■ **COLLECTED DATA**

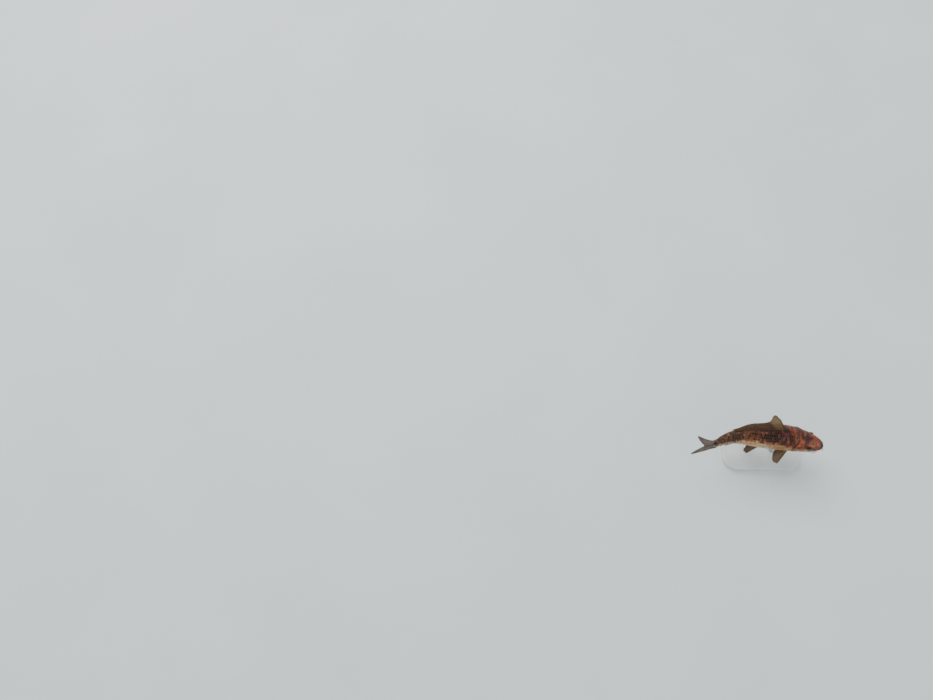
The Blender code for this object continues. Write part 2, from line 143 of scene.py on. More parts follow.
def trace_axis(steps=260, last=1.3):
    """Points of the body's axis over the floor, at even stations from 0 to last."""
    points = [Vector((0.0, 0.0))]
    step = last * BODY_LENGTH / steps
    for i in range(steps):
        angle = math.radians(read_off(HEADING, (i + 0.5) * last / steps, 1))
        points.append(points[-1] - step * Vector((math.cos(angle), math.sin(angle))))
    middle = points[round(MIDDLE_STATION / last * steps)]
    return [p - middle for p in points], last / steps


AXIS, AXIS_STEP = trace_axis()


@lru_cache(maxsize=None)
def ring_at(station):
    """The body's cross-section: its centre, its two directions, its sizes and its roundness."""
    k = min(max(int(station / AXIS_STEP), 0), len(AXIS) - 2)
    on_axis = AXIS[k].lerp(AXIS[k + 1], station / AXIS_STEP - k)
    heading = math.radians(read_off(HEADING, station, 1))
    roll = math.radians(read_off(ROLL, station, 1))
    left, up = Vector((-math.sin(heading), math.cos(heading), 0.0)), Vector((0.0, 0.0, 1.0))
    half, top, bottom = (read_off(OUTLINE, station, c) * BODY_LENGTH for c in (1, 2, 3))
    level = bottom + (top - bottom) * read_off(RING_SHAPE, station, 1)
    return (
        Vector((on_axis.x, on_axis.y, AXIS_HEIGHT)),
        left * math.cos(roll) - up * math.sin(roll),
        up * math.cos(roll) + left * math.sin(roll),
        half,
        top,
        bottom,
        level,
        read_off(RING_SHAPE, station, 2),
        read_off(RING_SHAPE, station, 3),
    )


def body_point(station, side, height):
    """The place of body coordinates: side is towards the left, height towards the back."""
    centre, across, upward = ring_at(station)[:3]
    return centre + across * side + upward * height


def side_height(station, angle, out=0.0):
    """Side and height of the skin at an angle round the body: 0 left, 90 top, 270 underside."""
    _, _, _, half, top, bottom, level, above, below = ring_at(station)
    across, upward = math.cos(math.radians(angle)), math.sin(math.radians(angle))
    power = 2.0 / (above if upward >= 0 else below)
    reach = (top - level if upward >= 0 else level - bottom) + out
    return (
        (half + out) * math.copysign(abs(across) ** power, across),
        level + reach * math.copysign(abs(upward) ** power, upward),
    )


def skin_point(station, angle, out=0.0):
    return body_point(station, *side_height(station, angle, out))


def gill_station(angle):
    """Station of the gill cover's rear edge, where the head ends: it bows back at mid height."""
    upward = math.sin(math.radians(angle))
    end = GILL_TOP if upward >= 0 else GILL_UNDER
    return GILL_SIDE + (end - GILL_SIDE) * abs(upward) ** 1.7


def eased(value, start, end):
    """0 before start and 1 past end, with a soft change between them."""
    t = min(max((value - start) / (end - start), 0.0), 1.0)
    return t * t * (3.0 - 2.0 * t)


def bump(value, middle, reach):
    return math.exp(-(((value - middle) / reach) ** 2))


def blended(first, second, share):
    return tuple(a + (b - a) * share for a, b in zip(first, second))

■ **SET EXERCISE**
From the first line above through the line that contains "AXIS, AXIS_STEP = trace_axis()", quote each line exactly. Output nothing more.

■ **FINAL RESULT**
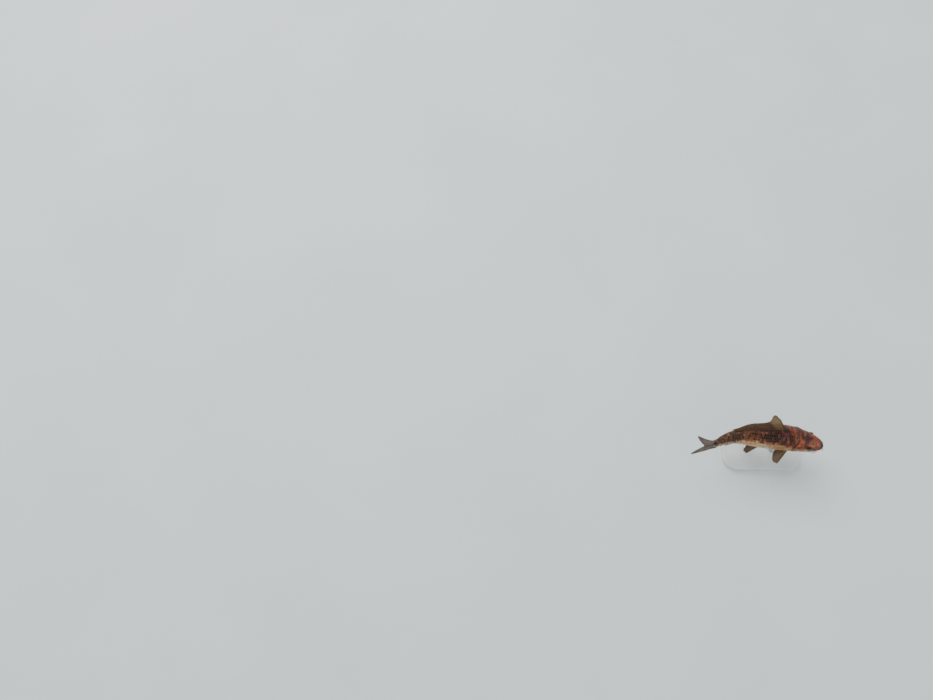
The Blender code for this object continues. Write part 2, from line 143 of scene.py on. More parts follow.
def trace_axis(steps=260, last=1.3):
    """Points of the body's axis over the floor, at even stations from 0 to last."""
    points = [Vector((0.0, 0.0))]
    step = last * BODY_LENGTH / steps
    for i in range(steps):
        angle = math.radians(read_off(HEADING, (i + 0.5) * last / steps, 1))
        points.append(points[-1] - step * Vector((math.cos(angle), math.sin(angle))))
    middle = points[round(MIDDLE_STATION / last * steps)]
    return [p - middle for p in points], last / steps


AXIS, AXIS_STEP = trace_axis()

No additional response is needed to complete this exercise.